A lot of families feel college education IS their responsibility, and they’re willing to make sacrifices to help make sure their children get one. Without a college degree, it’s going to be tough to even stay in the middle class int he 21st century, let alone get ahead economically. The important thing is that they get an education they can afford.


When I told my parents I wanted to go to an out of state Big Ten University (which ran around $25,000 per year) they told me they would support me 100%……as long as I joined the military and got a scholarship. They helped me out just as much as I needed, with rent and grocery money here and there, and of course free unlimited use of the washer and dryer on weekends, but that’s it. They told me that they weren’t going to give me $100,000 of their hard earned money, because I was 18 and I could do it myself. Without a scholarship (they didn’t care if it was ROTC money or a sports or academic scholarship….except that my grades weren’t that great and I didn’t play sports) they would happily support me living at home for 2 years then going to an in-state university. I chose the Army and, three years and a tour in Iraq later, I’m still happy I did.

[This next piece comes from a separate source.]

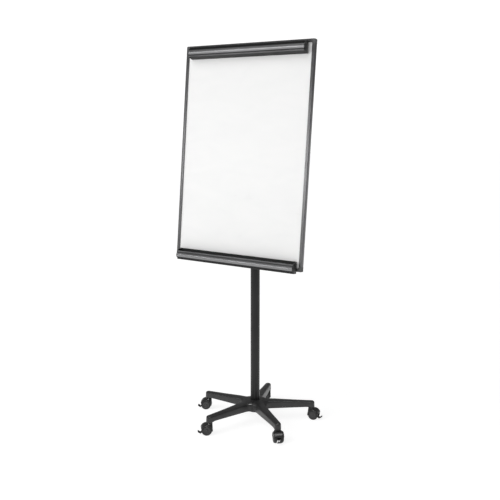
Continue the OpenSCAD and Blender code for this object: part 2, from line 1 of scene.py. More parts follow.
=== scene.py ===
"""Mobile flipchart easel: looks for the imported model.

Row frame: origin on the floor under the column's axis, +Z up, -Y the side that is written on.
Every new piece is a closed surface worked out with numpy from the frame's joints and boxes and
rides on the body that it belongs to. Shapes are in millimetres; piece() turns them to metres.
"""
import json
import math
import bmesh
import bpy
import numpy as np
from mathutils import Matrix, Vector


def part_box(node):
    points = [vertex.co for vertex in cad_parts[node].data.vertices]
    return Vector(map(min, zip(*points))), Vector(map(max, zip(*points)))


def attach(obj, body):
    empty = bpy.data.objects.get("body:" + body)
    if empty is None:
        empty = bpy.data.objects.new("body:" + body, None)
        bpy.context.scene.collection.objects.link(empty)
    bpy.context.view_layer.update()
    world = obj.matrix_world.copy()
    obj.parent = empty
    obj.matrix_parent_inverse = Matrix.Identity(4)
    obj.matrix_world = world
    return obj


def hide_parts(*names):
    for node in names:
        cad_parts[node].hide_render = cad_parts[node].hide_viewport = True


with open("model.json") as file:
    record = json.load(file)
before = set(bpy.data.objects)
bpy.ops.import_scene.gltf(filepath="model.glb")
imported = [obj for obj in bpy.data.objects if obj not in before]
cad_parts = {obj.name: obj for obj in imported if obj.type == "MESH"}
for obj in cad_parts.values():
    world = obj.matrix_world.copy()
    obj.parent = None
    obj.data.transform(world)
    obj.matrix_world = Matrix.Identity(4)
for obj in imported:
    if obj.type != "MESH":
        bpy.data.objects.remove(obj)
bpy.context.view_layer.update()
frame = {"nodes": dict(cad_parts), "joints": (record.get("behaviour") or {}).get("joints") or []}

MM = 0.001
JOINTS = {j["name"]: j for j in frame["joints"]}
CASTERS = range(1, 6)


def corners(node):
    """Lowest and highest corners of a CAD node, in millimetres."""
    low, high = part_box(node)
    return np.array(low) / MM, np.array(high) / MM


def joint_place(name):
    return np.array(JOINTS[name]["pos_m"]) / MM


# ---- sizes ----------------------------------------------------------------------------------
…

The point is, there’s plenty of free money out there and it’s not on the parents to provide it. I would argue that it would do an injustice to the kid to provide a fully funded education because college is where we really learn how to fend for ourselves. It’s an environment where we can make dumb mistakes and not have long term consequences (sometimes) and where we learn to manage money by living off stovetop Ramen. There’s a ton of money out there to be had for college educations–let the kids prove they want an education by finding that money and earning their education–they’ll learn so much more.


You sound like a remarkable young woman. But that college money certainly wasn’t free–you paid for it by promising years of service and your willingness to put your life on the line.